Enter virtual cortical resection (VCR): a promising method for quantitively mapping epileptic networks and simulating interventions to better predict patient outcomes. Dr. Litt is developing this technology together with Danielle Bassett, PhD, Associate Professor of Bioengineering and the recipient of a 2014 MacArthur fellowship during her first year at Penn.
Advancing the State of the Art
Over the last four years, Litt’s team—a group of neurologists, neuro- and bioengineers, radiologists, and others—has been studying VCR to develop novel algorithms that may soon replace today’s imprecise, manual method for guiding epilepsy surgery.
This research, published in the October 2019 issue of Brain, was R01-funded and received additional grant funding from the National Institutes of Health, Jonathan Rothberg, and the Mirowsky Family Foundation. The brain network model was validated on a retrospective cohort of 28 patients with drug-resistant epilepsy who received intracranial electrodes prior to surgical resection. With their outcomes in hand, Litt and his team compared their model to the patients’ outcomes.
“We’ve had quite a bit of success so far,” Litt says. “Using a simulation to ‘treat’ different areas in a patient’s brain, the model accurately pinpointed places that were good candidates for ablation, resection, or modulation with an implantable device. It’s really a game-changer.”
Litt identifies additional benefits of virtual cortical resection. First, VCR could end the practice of provoking seizures in patients to map epileptic networks. Furthermore, it should reduce sampling bias and error, which are looming challenges to IEEG and epilepsy interventions.
“Knowing whether implants have missed vital seizure generators is key,” Litt says. “Together with Dr.

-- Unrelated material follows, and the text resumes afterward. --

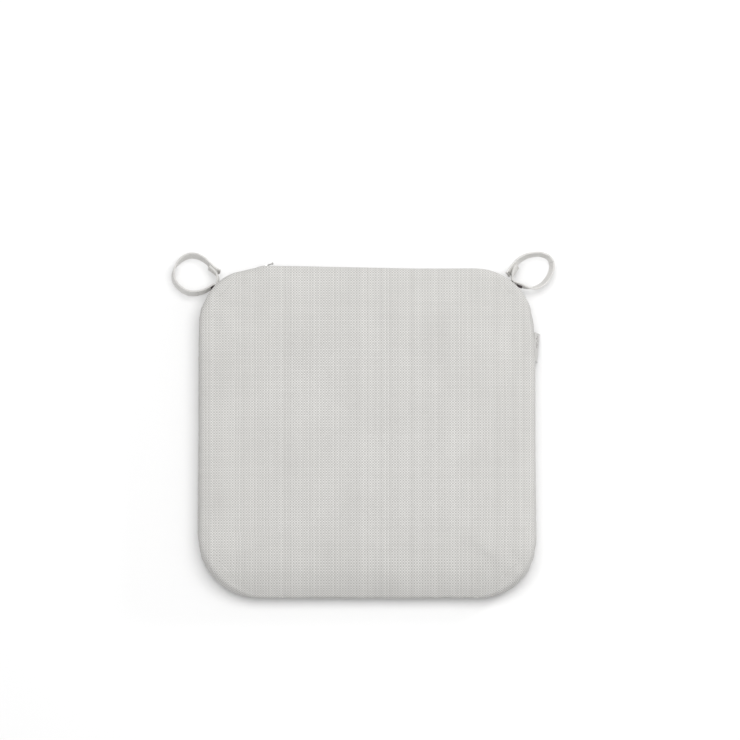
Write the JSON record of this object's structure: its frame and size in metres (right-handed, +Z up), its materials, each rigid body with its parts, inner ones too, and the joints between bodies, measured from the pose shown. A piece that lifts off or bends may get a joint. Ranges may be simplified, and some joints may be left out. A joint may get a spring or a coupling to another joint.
{
  "type": "chair seat pad",
  "caption": "Square seat pad with rounded corners, a zipped woven cover over a foam core, and a hook-and-loop strap loop at each rear corner.",
  "frame": {"origin": "centre of the pad's flat underside", "axes": "+Z up through the thickness, +X across the width to the right seen from the front, front edge towards -Y and the straps towards +Y"},
  "size_m": [0.4487, 0.4195, 0.04],
  "materials": {
    "cover_fabric": "flat plain weave, two close greys",
    "strap_fabric": "the cover fabric, folded and sewn",
    "liner_fabric": "thin white non-woven",
    "wadding": "soft white fibre",
    "foam": "open-cell foam",
    "zip_tape": "fine twill tape",
    "zip_coil": "satin nylon",
    "zip_metal": "satin nickel",
    "hook_tape": "stiff hooks on a woven tape",
    "loop_tape": "brushed loops on a woven tape",
    "tack_thread": "dense zigzag of dark thread",
    "thread": "twisted polyester thread",
    "label_tape": "woven tape, blank"
  },
  "bodies": {
    "pad": {"top_cover": "cover_fabric", "bottom_cover": "cover_fabric", "seam_allowance": "cover_fabric", "overlock_thread": "thread", "inner_liner": "liner_fabric", "wadding_top": "wadding", "wadding_bottom": "wadding", "foam_core": "foam", "zip_tape_upper": "zip_tape", "zip_tape_lower": "zip_tape", "zip_coil_upper": "zip_coil", "zip_coil_lower": "zip_coil", "zip_end_stops": "zip_metal"},
    "zip_slider": {"zip_slider": "zip_metal"},
    "zip_pull": {"zip_pull": "zip_metal"},
    "side_label": {"side_label": "label_tape"},
    "left_strap_base": {"left_strap_base": "strap_fabric", "left_root_tack": "tack_thread"},
    "left_strap_middle": {"left_strap_middle": "strap_fabric"},
    "left_strap_tail": {"left_strap_tail": "strap_fabric", "left_hook_patch": "hook_tape", "left_hook_stitching": "thread"},
    "left_tab": {"left_tab": "strap_fabric", "left_loop_patch": "loop_tape", "left_loop_stitching": "thread"},
    "right_strap_base": {"right_strap_base": "strap_fabric", "right_root_tack": "tack_thread"},
    "right_strap_middle": {"right_strap_middle": "strap_fabric"},
    "right_strap_tail": {"right_strap_tail": "strap_fabric", "right_hook_patch": "hook_tape", "right_hook_stitching": "thread"},
    "right_tab": {"right_tab": "strap_fabric", "right_loop_patch": "loop_tape", "right_loop_stitching": "thread"}
  },
  "joints": [
    {"name": "zip_slide", "type": "slide", "parent": "pad", "child": "zip_slider", "axis": [1, 0, 0], "range_m": [0, 0.235]},
    {"name": "pull_swing", "type": "hinge", "parent": "zip_slider", "child": "zip_pull", "pos_m": [-0.1198, 0.2035, 0.017], "axis": [0, 0, 1], "range_deg": [-12, 158]},
    {"name": "label_flip", "type": "hinge", "parent": "pad", "child": "side_label", "pos_m": [0.201, 0.105, 0.017], "axis": [0, -1, 0], "range_deg": [-18, 105], "stiffness_Nm_per_rad": 0.002},
    {"name": "left_strap_swing", "type": "hinge", "parent": "pad", "child": "left_strap_base", "pos_m": [-0.17997, 0.17797, 0.017], "axis": [0, 0, -1], "range_deg": [0, 24], "stiffness_Nm_per_rad": 0.004},
    {"name": "left_strap_open", "type": "hinge", "parent": "left_strap_base", "child": "left_strap_middle", "pos_m": [-0.22281, 0.17794, 0.017], "axis": [0, 0, 1], "range_deg": [0, 80]},
    {"name": "left_tail_open", "type": "hinge", "parent": "left_strap_middle", "child": "left_strap_tail", "pos_m": [-0.22195, 0.21074, 0.017], "axis": [0, 0, 1], "range_deg": [0, 80]},
    {"name": "left_tab_swing", "type": "hinge", "parent": "pad", "child": "left_tab", "pos_m": [-0.17547, 0.18212, 0.017], "axis": [0, 0, 1], "range_deg": [0, 35], "stiffness_Nm_per_rad": 0.004},
    {"name": "right_strap_swing", "type": "hinge", "parent": "pad", "child": "right_strap_base", "pos_m": [0.17997, 0.17797, 0.017], "axis": [0, 0, 1], "range_deg": [0, 12], "stiffness_Nm_per_rad": 0.004},
    {"name": "right_strap_open", "type": "hinge", "parent": "right_strap_base", "child": "right_strap_middle", "pos_m": [0.21752, 0.1898, 0.017], "axis": [0, 0, -1], "range_deg": [0, 80]},
    {"name": "right_tail_open", "type": "hinge", "parent": "right_strap_middle", "child": "right_strap_tail", "pos_m": [0.20612, 0.21951, 0.017], "axis": [0, 0, -1], "range_deg": [0, 80]},
    {"name": "right_tab_swing", "type": "hinge", "parent": "pad", "child": "right_tab", "pos_m": [0.17547, 0.18212, 0.017], "axis": [0, 0, -1], "range_deg": [0, 35], "stiffness_Nm_per_rad": 0.004}
  ],
  "couplings": [
    {"joint": "left_tail_open", "follows": "left_strap_open", "ratio": 1},
    {"joint": "right_tail_open", "follows": "right_strap_open", "ratio": 1}
  ]
}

Bassett’s team, we’re developing methods to assess the robustness of network models to under-sampling and to predict missing information.”
Validation by Crowd-Sourcing
With what appears to be a viable process, the team’s next goal is to generalize and validate the methods and port them to clinical trials as quickly as possible.
This will require solving the major practical obstacles to validating and translating the method into clinical care. “Two major goals are to eliminate sampling and bias errors,” Litt explains, “and to validate the methods on a larger number of patients across centers. We also want to adapt our methods to Stereotaxic EEG.”
To clear these hurdles, Litt and his team have turned to epilepsy centers across the country.
“We’ve assembled a group of 15 major epilepsy centers to collaborate with us on validating the method,” he explains. “This larger group will aggregate and share data, algorithms and code in order to better position this method for a prospective clinical trial and patient care. The response from leading epileptologists has been enormous.”